County administrator Dean Beler was scrutinized for never living in the county or paying taxes there. The budget faltered under his tenure and two years ago he was involved with a 37.5 percent tax hike
Tax time is here again and residents are wondering if the Board of Supervisors is planning another increase.
Bill Shuler was a little shocked when he learned how much his property was worth last month.
"I felt good. My net worth had gone up so much but I didn't want to pay taxes on the increase," he said.
A general re-assessment by Page County showed his home had increased 59 percent in value. That was much higher than the average 20 percent increase the county anticipated.
"I've had people complaining it was 60 percent higher and some said it wasn't enough and they wanted it raised," said Charlie Campbell, commissioner of revenue for Page County.
Campbell said he's gotten hundreds of complaints about the higher real estate taxes some are facing.
"They have a right to complain. They want to see their tax dollars spent wisely and they want to be treated well and they want to be heard," he said.

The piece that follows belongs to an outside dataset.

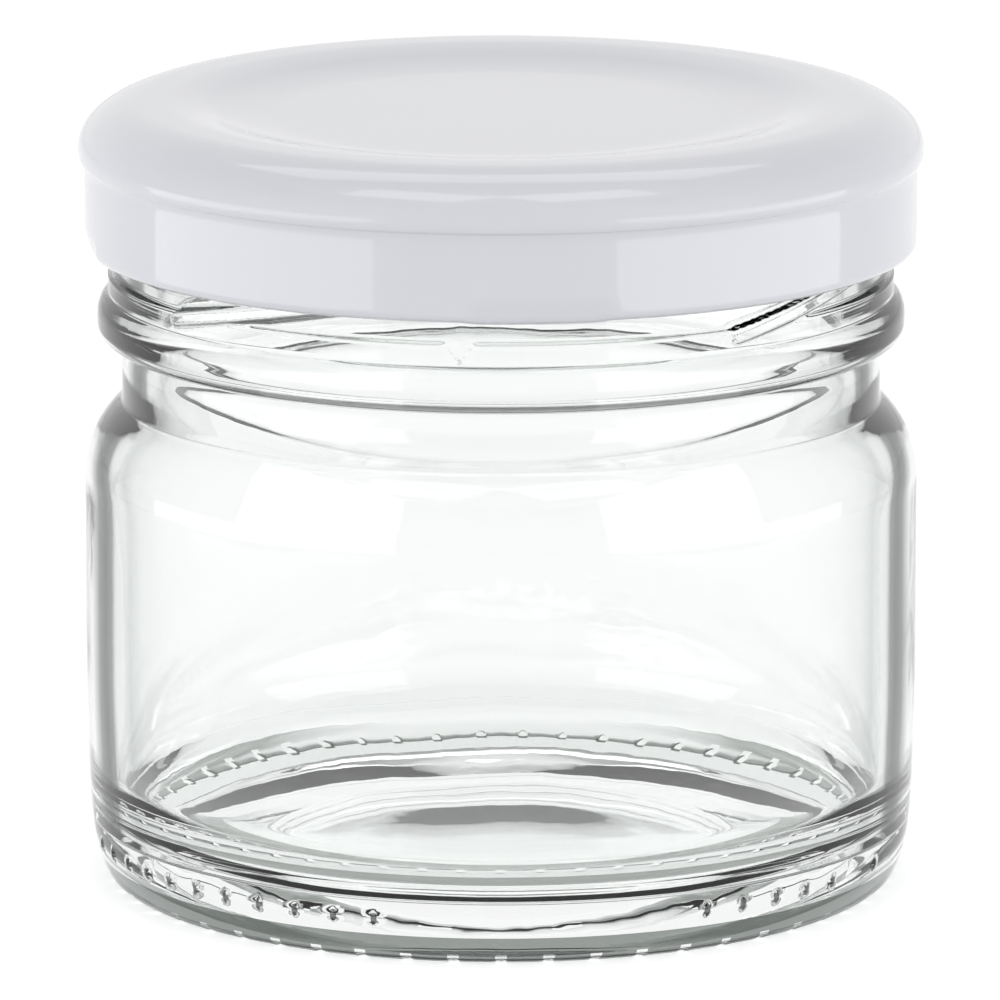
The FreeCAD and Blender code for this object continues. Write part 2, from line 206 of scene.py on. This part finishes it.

In a county where the citizens' wishes aren't always a priority, Campbell said it's still important for taxpayers to communicate with officials. Shuler did just that, proving his assessment was too high and he got his tax rate dropped to 25 percent.
That's still more than the state-approved one percent.
Anything more without a rate re-adjustment would mean higher taxes for Page County citizens and mandatory town hall meetings.
"In order for the board to keep from holding public hearings they'd have to adjust those rates back, I would say considerably," Campbell said.
Every four to six years all jurisdictions must re-assess county property to make sure it's at market value. It's how localities get their share of state money for schools. The re-assessment isn't supposed to impact taxes.
But in Page County it may, so a board will be available next month to field concerns from citizens. The board will make adjustments on over-valued property and set the stage for supervisors to determine if higher taxes are on their way.